I need to think this over a bit, I reckon.

More ideas / suggestions and/or thoughts welcome, naturally :)

Well, its a defense. So fighters do rotate a lot. They also have standby wings. Real world example, during 9/11 there we're only 2 fighters in the air in the north east (covering several states) because we we're at peace. They could not cover the territory quickly.

I don't tend to use the wiki, but prefer the books. I had a rebuilt Gazelle in one game i re-classified as Griffon, pardon the lapse. Either way, close escorts add value, fighters add value to a tight defense.
 
Tucking the Command Cruiser in with the Battlecruiser and Cruiser because it's not much different than the other two, save... well... command?

:p

Purpose built "command cruisers" are mostly a thing of Sci-Fi. They're really just a CA with extra comms. The role used in most SciFi for them was instead fulfilled by either battlecruisers (CB/BC) or "pocket battleships" (properly, CA "Armored Cruisers" - The Deutschland class CA's)

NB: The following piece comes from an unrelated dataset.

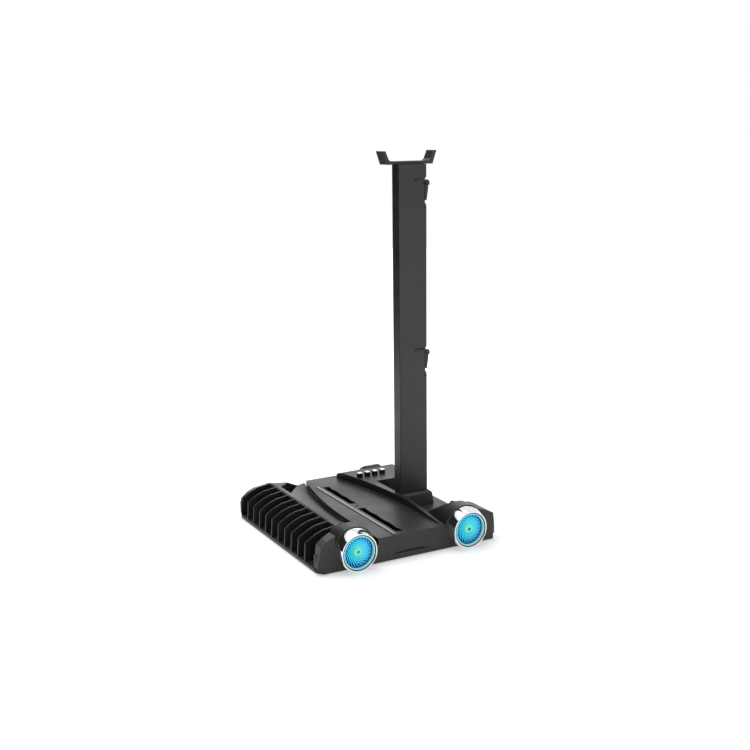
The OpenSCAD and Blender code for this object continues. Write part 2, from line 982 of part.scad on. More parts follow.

Some purpose built "Destroyer Leaders" were built... these were light cruisers or frigates assigned to lead destroyer squadrons, and with armaments comparable to those on their partnered Destroyers. In the USN, depending upon size, they actually were counted as either CLs or FFs. Note that the DL's rapidly found their way out of DD Squadrons, and into the frigate role.

To find actual "Command Cruisers" (CC), one has to look at some very small navies, whose frigate, destroyer and cutter based navies have only a couple cruisers, and outfit them with every gadget a more credible navy would put only on BC's and bigger.